Love before you lecture. Put the love before the lecture. I am a extremely long-winded person, so sometimes my conversation can come off like a lecture, like a keynote speech or something like that. But put the love first. Tell them how much you love them. Appreciate them. Let them know that you're about to have this conversation, you know, again, because of these reasons. Set the tones. You know, share the intentions with as much love and grace as you possibly can. Put the love before
the lecture, let that mean whatever that needs to mean to you. Guys, these three steps, these three minutes, breathe, revisit your intentions, make sure that they're pure, and three, imagine what is the best way to deliver this information to that other person. Is it foolproof? Of course not. A lot of things go into this.

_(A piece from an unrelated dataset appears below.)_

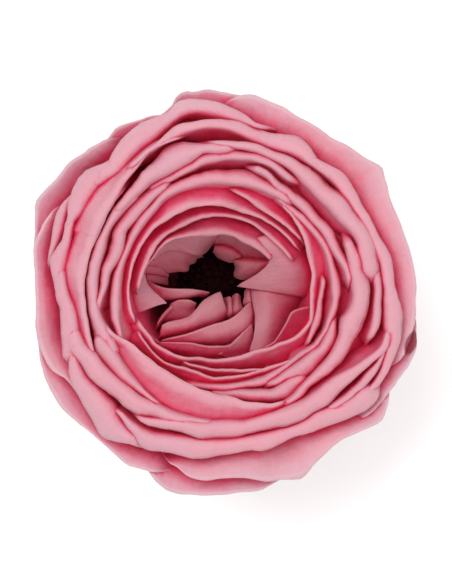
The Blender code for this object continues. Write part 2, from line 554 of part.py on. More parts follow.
def make_stamens():
    """The cluster of dark anthers on its disc at the foot of the well."""
    maroon = surface("Anther maroon", (0.02, 0.002, 0.004), 0.8)
    floor = well_floor_height + seat_gap
    outline = [
        (stamen_disc_radius, floor),
        (stamen_disc_radius, floor + 0.6 * stamen_disc_height),
        (0.5 * stamen_disc_radius, floor + stamen_disc_height),
    ]
    disc = turned_object("stamens", [in_well(turned_ring(*station, disc_sides)) for station in outline], maroon)
    rng = np.random.default_rng(scatter_seed)
    golden_turn = math.pi * (3 - math.sqrt(5))
    anthers = []
    for k in range(stamen_count):
        reach = (stamen_disc_radius - 1.2) * math.sqrt((k + 0.5) / stamen_count)
        turn = k * golden_turn
        foot = np.array([reach * math.cos(turn), reach * math.sin(turn), floor + 0.4])
        splay = 0.12 + 0.05 * reach
        tall = rng.uniform(*stamen_lengths) - 0.25 * reach
        head = foot + np.array([splay * math.cos(turn), splay * math.sin(turn), 1]) * tall
        anthers.append(stamen(f"stamen_{k}", foot, head, rng.uniform(0, math.tau), maroon))
    fuse(disc, anthers)
    return disc


def stamen(name, foot, head, twist, material):
    """One filament with its anther: a three-sided spindle that ends in a point."""
    along = (head - foot) / np.linalg.norm(head - foot)
    across = np.cross(along, (math.cos(twist), math.sin(twist), 0.1))
    across /= np.linalg.norm(across)
    beside = np.cross(along, across)
    solid = bmesh.new()
    rings = []
    for share, radius in stamen_spindle:
        middle = foot + (head - foot) * share
        ring = []
        for k in range(3):
            turn = math.tau * k / 3
            place = middle + radius * (math.cos(turn) * across + math.sin(turn) * beside)
            ring.append(solid.verts.new(in_well(place) * millimetre))
        rings.append(ring)
    for low, high in zip(rings, rings[1:]):
        for k in range(3):
            following = (k + 1) % 3
            solid.faces.new([low[k], low[following], high[following], high[k]])
    tip = solid.verts.new(in_well(head) * millimetre)
    for k in range(3):
        solid.faces.new([rings[-1][k], rings[-1][(k + 1) % 3], tip])
    solid.faces.new(rings[0][::-1])
    bmesh.ops.triangulate(solid, faces=solid.faces)
    bmesh.ops.recalc_face_normals(solid, faces=solid.faces)
    mesh = bpy.data.meshes.new(name)
    solid.to_mesh(mesh)
    solid.free()
    return new_object(name, mesh, material)


def sepal(name, bearing, material):
    """One sepal: a keeled leaf that arches out from the hip and down, with its tip flat on the surface."""
    turn = math.radians(bearing)
    out = np.array([math.cos(turn), math.sin(turn), 0])
    side = np.array([-math.sin(turn), math.cos(turn), 0])
    up = np.array([0, 0, 1])
    solid = bmesh.new()
    rings = []
    for reach, height, width in sepal_spine:
        middle = out * reach + up * height
        half = side * sepal_width / 2 * width
        keel = up * sepal_keel * max(width - sepal_spine[-2][2], 0)
        rim = up * sepal_thickness / 2
        ring = [middle - half - rim, middle + keel - rim, middle + half - rim,
                middle + half + rim, middle + keel + rim, middle - half + rim]
        rings.append([solid.verts.new(point * millimetre) for point in ring])
    for low, high in zip(rings, rings[1:]):
        for k in range(6):
            following = (k + 1) % 6
            solid.faces.new([low[k], high[k], high[following], low[following]])
    solid.faces.new(rings[0])
    solid.faces.new(rings[-1][::-1])
    bmesh.ops.triangulate(solid, faces=solid.faces)
    bmesh.ops.recalc_face_normals(solid, faces=solid.faces)
    mesh = bpy.data.meshes.new(name)
    solid.to_mesh(mesh)
    solid.free()
    return new_object(name, mesh, material)


def make_calyx():
    """The hip with its trimmed stub of stem, and the five sepals folded back to the surface."""
    green = surface("Dried green", (0.11, 0.13, 0.045), 0.75)
    hip = turned_object("calyx", [leaned(turned_ring(*station, hip_sides)) for station in hip_outline], green)
    bearings = [first_sepal_bearing + 360 * k / sepal_count for k in range(sepal_count)]
    fuse(hip, [sepal(f"sepal_{k}", bearing, green) for k, bearing in enumerate(bearings)])
    return hip


def build():
    for leftover in list(bpy.data.objects):
        bpy.data.objects.remove(leftover)
    make_bloom()
    make_stamens()
    make_calyx()


build()
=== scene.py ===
import math

import bpy
import numpy as np
from mathutils import Matrix, Vector, noise
from mathutils.bvhtree import BVHTree


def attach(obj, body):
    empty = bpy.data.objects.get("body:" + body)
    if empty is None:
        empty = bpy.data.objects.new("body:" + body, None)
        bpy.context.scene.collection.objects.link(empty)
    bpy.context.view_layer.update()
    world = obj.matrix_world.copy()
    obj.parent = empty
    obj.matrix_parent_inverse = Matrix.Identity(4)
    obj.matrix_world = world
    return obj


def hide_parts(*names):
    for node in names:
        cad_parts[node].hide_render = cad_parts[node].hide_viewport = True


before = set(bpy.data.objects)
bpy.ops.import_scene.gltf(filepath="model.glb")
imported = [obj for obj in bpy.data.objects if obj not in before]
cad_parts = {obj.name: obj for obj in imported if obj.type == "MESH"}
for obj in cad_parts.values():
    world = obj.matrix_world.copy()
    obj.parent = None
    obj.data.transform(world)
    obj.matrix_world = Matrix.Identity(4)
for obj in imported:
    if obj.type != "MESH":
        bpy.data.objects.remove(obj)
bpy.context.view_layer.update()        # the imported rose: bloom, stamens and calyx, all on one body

mm = 0.001

# How the whole bloom stands, in millimetres over the stub's cut face
bloomShape = {
    # reach and height of the petals' tops
    "crown": [(0, 33.0), (8, 34.6), (10, 35.8), (12, 37.0), (13, 37.6), (16, 39.6), (19, 41.2), (21, 41.6),
              (23.5, 41.2), (26, 40.2), (28, 39.2), (30, 37.8), (33, 35.4)],
    "leanBearing": 315.0,  # the way the head nods, in degrees from +X
    "leanReach": 4.62,
    "leanHeight": 26.0,  # from here up the head stands straight again
    "crownSlope": 0.09,  # the crown falls this much toward the nod
    "crownSlopeFrom": 24.0,
    "crownSlopeOver": 18.0,
    "petalThickness": 0.3,
}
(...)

time of the day, that person's mood, the seriousness of your relationships, issues, if you have an issues, other factors that may not even have anything to do with you. So I'm not telling you this is bulletproof. It's a hundred percent guaranteed, but I can promise you if you make this a practice, if you make this something that you do, if this becomes who you are, if this becomes the way that you communicate, I promise you that the arguing, the disagreements,
the fighting, all of that other stuff, the misunderstandings, they're going to lessen to a great degree. They're going to have less of that mess in your life and in your relationships. All right? That's it. That's the idea. Put their interpretation before your intentions and watch your relationship improve.